The mystery started in the spice garden, a replica of the one that was on this site when Sir Stamford Raffles, who founded Singapore for the British East India Company, had his bungalow before the site was militarised. In the distance I saw a sign for some toilets and feeling the need set of through the jungle to find them. After struggling through the undergrowth, avoiding some shady looking children with clipboards, I found some steps to climb. Eerily quiet I watched out for tigers – you never know – as I climbed towards the first sign. They said go right so I did. Taking in the view over the city from the veranda I ploughed on guessing they’d be just up the way.

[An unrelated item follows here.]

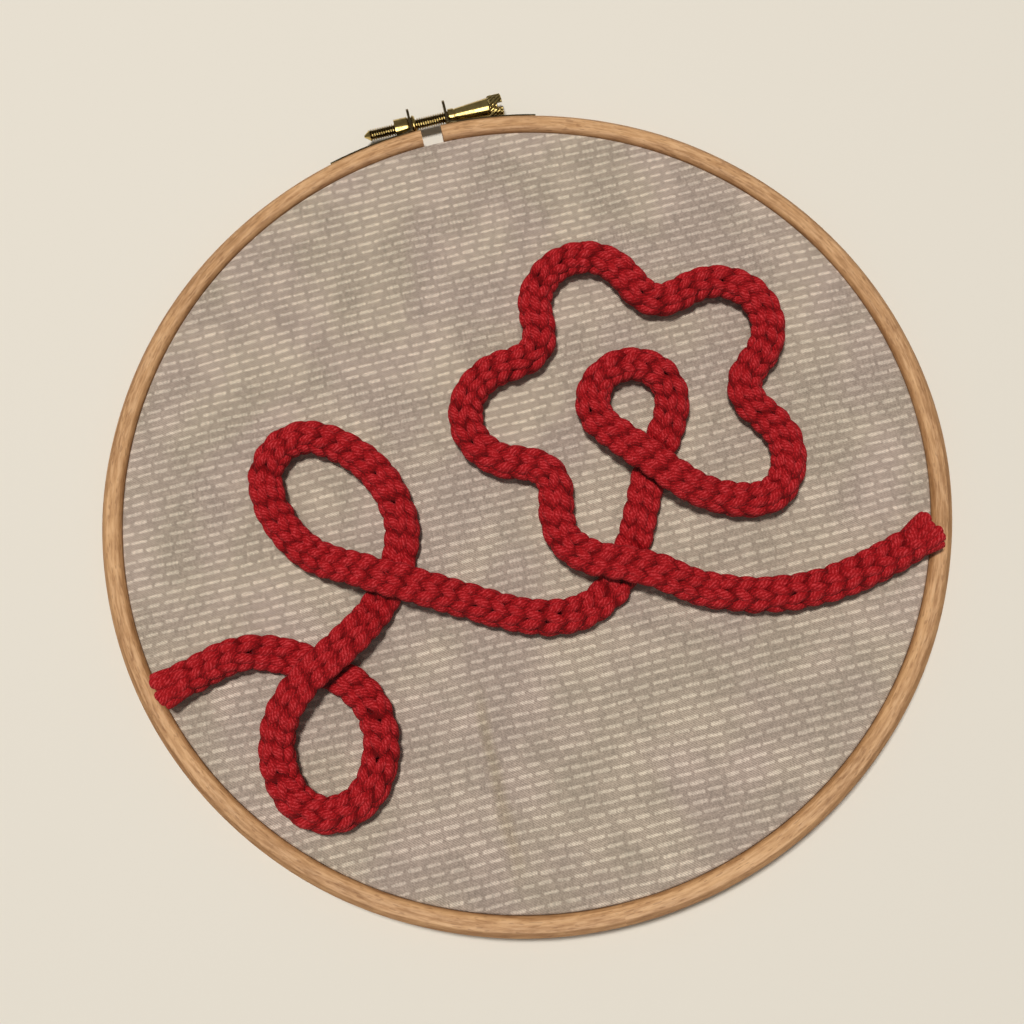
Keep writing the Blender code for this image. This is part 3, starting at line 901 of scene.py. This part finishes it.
@dataclass
class SprigRoute:
    """The line of the sprig, as the solids have it: two leaves, a stem and a flower."""

    cord_wide: float = 9.3 * MM
    cord_high: float = 6.8 * MM
    pressed_high: float = 4.2 * MM
    step: float = 1.0 * MM
    softness: float = 3.0 * MM
    cross_margin: float = 1.0 * MM
    cross_ramp: float = 14.0 * MM
    end_ramp: float = 12.0 * MM
    rest: float = CLOTH_TOP + GAP
    end_r: float = 102.6 * MM
    start_deg: float = 197.0
    finish_deg: float = -19.5
    from_the_rim: tuple = ((-88.0, -27.0), (-73.0, -24.5))
    lower_leaf: Leaf = Leaf(-55.0, -28.0, 261, 40.0, 26.0, 1)
    between_leaves: tuple = ((-44.0, -24.5),)
    upper_leaf: Leaf = Leaf(-30.0, -19.0, 122, 52.0, 27.0, -1)
    stem: tuple = ((-17.0, -26.0), (-5.0, -32.5), (7.0, -34.5), (18.0, -29.0), (26.0, -17.0), (33.0, -3.0))
    out_of_the_eye: tuple = ((34.5, -3.0), (41.5, -11.0))
    to_the_rim: tuple = ((27.0, -29.0), (37.0, -35.5), (50.0, -40.5), (65.0, -42.0), (81.0, -39.5))
    half_leaf: tuple = ((0.24, 0.25), (0.50, 0.48), (0.77, 0.44), (0.97, 0.20))
    flower: tuple[float, float] = (33.0 * MM, 15.0 * MM)
    petals: int = 5
    first_petal_deg: float = -44.0
    petal_out: float = 29.5 * MM
    petal_r: float = 13.3 * MM
    notch_r: float = 7.4 * MM
    eye_r: float = 10.5 * MM
    eye_degs: tuple = (-40, 0, 40, 80, 120, 160, 200, 232)
    petal_degs: tuple = (-75, -40, 0, 40, 75)
    first_petal_degs: tuple = (-25, 5, 40, 75)
    last_petal_degs: tuple = (-75, -40, -5, 20)
    notch_degs: tuple = (32, 0, -32)

    def _leaf(self, leaf: Leaf) -> list[np.ndarray]:
        """Points round a leaf from its base and back to it."""
        base = np.array([leaf.base_x, leaf.base_y])
        shape = self.half_leaf + tuple((along, -across) for along, across in reversed(self.half_leaf))
        steps = [(along * leaf.length, leaf.way * across * leaf.width) for along, across in shape]
        return [(base + turned(step, leaf.tip_deg)) * MM for step in steps]

    def _flower(self) -> list[np.ndarray]:
        """Points round the petals, anticlockwise."""
        middle = np.array(self.flower)
        half_step = 180 / self.petals
        along = self.petal_out * math.cos(math.radians(half_step))
        reach = self.petal_r + self.notch_r
        notch_out = along + math.sqrt(along**2 - self.petal_out**2 + reach**2)
        arcs = [self.first_petal_degs] + [self.petal_degs] * (self.petals - 2) + [self.last_petal_degs]
        out = []
        for k, arc in enumerate(arcs):
            axis = self.first_petal_deg + 2 * half_step * k
            petal = middle + turned((self.petal_out, 0), axis)
            out += [petal + turned((self.petal_r, 0), axis + degrees) for degrees in arc]
            if arc is not self.last_petal_degs:
                inward = axis + half_step + 180
                notch = middle - turned((notch_out, 0), inward)
                out += [notch + turned((self.notch_r, 0), inward + degrees) for degrees in self.notch_degs]
        return out

    def points(self) -> np.ndarray:
        """The points that the cord passes, from the hoop's middle."""
        middle = np.array(self.flower)
        eye = [middle + turned((self.eye_r, 0), degrees) for degrees in self.eye_degs]
        scaled = [[np.array(row) * MM for row in table] for table in (
            self.from_the_rim, self.between_leaves, self.stem, self.out_of_the_eye, self.to_the_rim)]
        rim_in, between, stem, eye_out, rim_out = scaled
        points = [turned((self.end_r, 0), self.start_deg)]
        points += rim_in + self._leaf(self.lower_leaf) + between + self._leaf(self.upper_leaf)
        points += stem + eye + eye_out + self._flower() + rim_out
        points += [turned((self.end_r, 0), self.finish_deg)]
        return np.array(points)

    @staticmethod
    def _smooth(points: np.ndarray, per_span: int = 16) -> np.ndarray:
        """A centripetal Catmull-Rom curve through the points."""
        ends = np.vstack([2 * points[0] - points[1], points, 2 * points[-1] - points[-2]])
        out = []
        for i in range(1, len(ends) - 2):
            p = ends[i - 1 : i + 3]
            spans = np.sqrt(np.linalg.norm(np.diff(p, axis=0), axis=1))
            knots = np.concatenate([[0], np.cumsum(spans)])
            pairs = ((knots[:3], knots[1:]), (knots[:2], knots[2:]), (knots[1:2], knots[2:3]))
            for t in np.linspace(knots[1], knots[2], per_span, endpoint=False):
                level = list(p)
                for lows, highs in pairs:
                    rows = zip(lows, highs, level, level[1:])
                    level = [((high - t) * a + (t - low) * b) / (high - low) for low, high, a, b in rows]
                out.append(level[0])
        out.append(points[-1])
        return np.array(out)

    def _softened(self, line: np.ndarray) -> np.ndarray:
        """The line averaged along its length, its ends kept in place."""
        reach = int(4 * self.softness / self.step)
        weights = np.exp(-0.5 * (np.arange(-reach, reach + 1) * self.step / self.softness) ** 2)
        weights /= weights.sum()
        padded = np.vstack(
            [2 * line[0] - line[reach:0:-1], line, 2 * line[-1] - line[-2 : -reach - 2 : -1]]
        )
        return np.stack([np.convolve(padded[:, k], weights, "valid") for k in range(2)], axis=1)

    @staticmethod
    def _crossings(line: np.ndarray) -> list[tuple[int, int, float]]:
        """Where the line passes over itself: (first place, second place, angle)."""
        found = []
        runs = np.diff(line, axis=0)
        for i in range(len(runs) - 2):
            others = np.arange(i + 2, len(runs))
            between = line[others] - line[i]
            area = cross(runs[i], runs[others])
            area = np.where(np.abs(area) < 1e-15, 1e-15, area)
            s = cross(between, runs[others]) / area
            t = cross(between, runs[i]) / area
            for j in others[(s >= 0) & (s < 1) & (t >= 0) & (t < 1)]:
                sine = abs(cross(runs[i], runs[j])) / np.linalg.norm(runs[i]) / np.linalg.norm(runs[j])
                found.append((i, int(j), math.asin(min(1.0, sine))))
        return found

    def line(self) -> tuple[np.ndarray, np.ndarray]:
        """The cord's middle line in the frame, and its height at each point."""
        line = evenly(self._smooth(self.points()), self.step)
        line = evenly(self._softened(line), self.step)
        along = np.arange(len(line)) * self.step
        pressed = np.zeros(len(line))
        lifted = np.zeros(len(line))
        for first, second, angle in self._crossings(line):
            half = self.cord_wide / 2
            flat = half / math.sin(angle) + half / math.tan(angle) + self.cross_margin
            for place in (first, second):
                pressed = np.maximum(pressed, bump(along - along[place], flat, self.cross_ramp))
            lifted = np.maximum(lifted, bump(along - along[second], flat, self.cross_ramp))
        high = self.cord_high - (self.cord_high - self.pressed_high) * pressed
        ends = np.minimum(along, along[-1] - along)
        onto_wood = (OUTER_DEPTH - CLOTH_TOP) * bump(ends, 0, self.end_ramp)
        bottom = self.rest + onto_wood + (self.pressed_high + GAP) * lifted
        line = line + np.array([0.0, HOOP_MIDDLE_Y])
        return np.column_stack([line, bottom + high / 2]), high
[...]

But as I got to the end of the veranda and to the edge of the site there were still no toilets. Who stole the toilets? Backtracking the centre of the veranda I decided to pop my head in to what is ostensibly a cookery school to see the smallest of sign for the toilets up a stairway that really looked like it headed to nowhere. Abandoning any caution I followed the arrow upwards.

Once up there was an even better view of the city, but that didn’t matter. WHERE are the toilets. I really started to worry when I saw the sign for the Archaeological Lab. Do people really take that long to find the toilets? Really! By this point I was almost giving up and looking for the nearest plant pot.

Rounding the corner it seemed that there was a dead end. I went down there anyway (maybe there would be that flower pot?) but then the toilet door revealed itself. At last. Phew.


What’s it like?

After a trek of that length you’ll probably be too busy doing your thing to notice the surroundings. Once you have time to look you’ll find the facilities to be fairly comfortable although pretty damned hot. The fan doesn’t make much difference when you have humidity like this. The sinks are robust but stylish for a park. The toilet pan could have been cleaner, but that was the only blip in an otherwise spotless site.


Marks out of 10:

7. Releaving!


Comments to the management:
Scooby signage could be more helpful, as might aircon.